Flossie (scourge of Paint.Net):
The re-release of Chinatown, Roman Polanski’s classic 1974 thriller is getting me all excited this week, and has to be my orange. Frequently voted one of the greatest films of all time, Chinatown was nominated for no less than 11 Academy awards, although in the end it only won one, for Best Screenplay. Plus, Faye Dunaway looks smokin’ hot in a fedora. Let’s not judge Polanski for his rapey past, he’s a cinematic genius and film noir doesn’t get any better than this. My lemon has got to be Texas Chainsaw 3D, because I watched the first one as a child and never quite recovered. Honestly, I don’t know why any horror film has to be made in 3D, aren’t they scary enough without being forced into your face? And why on earth are there eight of them? Enough said.

Orange Choice: Chinatown
Ultimate Lemon: Texas Chainsaw 3D


*Blimey. Kayleigh, can you wind back the Texas Chainsaw hate?*

Kayleigh (responding to treatment):
First things first, happy new year and congratulations on making it through the 2012 apocalypse. That was a close one. When all that fire and brimstone started hailing down on us, I truly thought we were up the infamous creek without a paddle – but we managed to survive. Which brings me to my first orange of 2013 – hello The Impossible! Despite that ever-so-misleading title, this dramatic true story follows the desperate struggle of one family during the terrifying events of the Boxing Day Tsunami, reducing audiences everywhere to tears, gasps and small pools of vomit in the process. Plus Ewan McGregor is pretty much in swimwear for the entire film – win. My lemon goes to Texas Chainsaw 3D. I didn’t like it the first time and I’m definitely not going to like it now unspeakable things can pop out the screen at me. Save your cinema-spending pennies up for a chainsaw of your very own instead and use it to destroy as many pairs of 3D glasses as you can. Sorted.

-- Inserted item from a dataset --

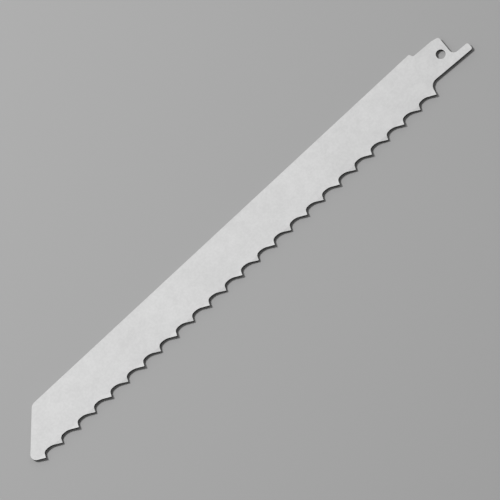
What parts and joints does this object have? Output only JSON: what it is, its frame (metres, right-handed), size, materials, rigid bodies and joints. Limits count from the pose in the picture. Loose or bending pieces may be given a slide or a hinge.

Orange Choice: The Impossible
Ultimate Lemon: Texas Chainsaw 3D


*Nope, apparently you can’t. Carlotta, how do you feel about chainsaws?*

Carlotta (lemonade maverick):
There is currently a poor selection for anything worthy of 241 so I’m going to give my Orange to Texas Chainsaw 3D because I know it will be a car crash, but I can’t resist. I also have absolutely no idea how they can make this film ANY DIFFERENT FROM THE LAST SEVEN, so I want to see what idiot made this awful decision to reboot or whatever. Before all the judgement, let me remind you that it’s currently doing better in the box office than Django Unchained. What does that tell you? It tells you not to go and see The Impossible along with the rest of the world, that’s what. It’s going to be so so sad. Why do it to yourself? I honestly won’t be able to sit through that film without hysterically exploding into tears and a lot of snot. Therefore my Lemon goes to The Impossible, because I don’t like being sad.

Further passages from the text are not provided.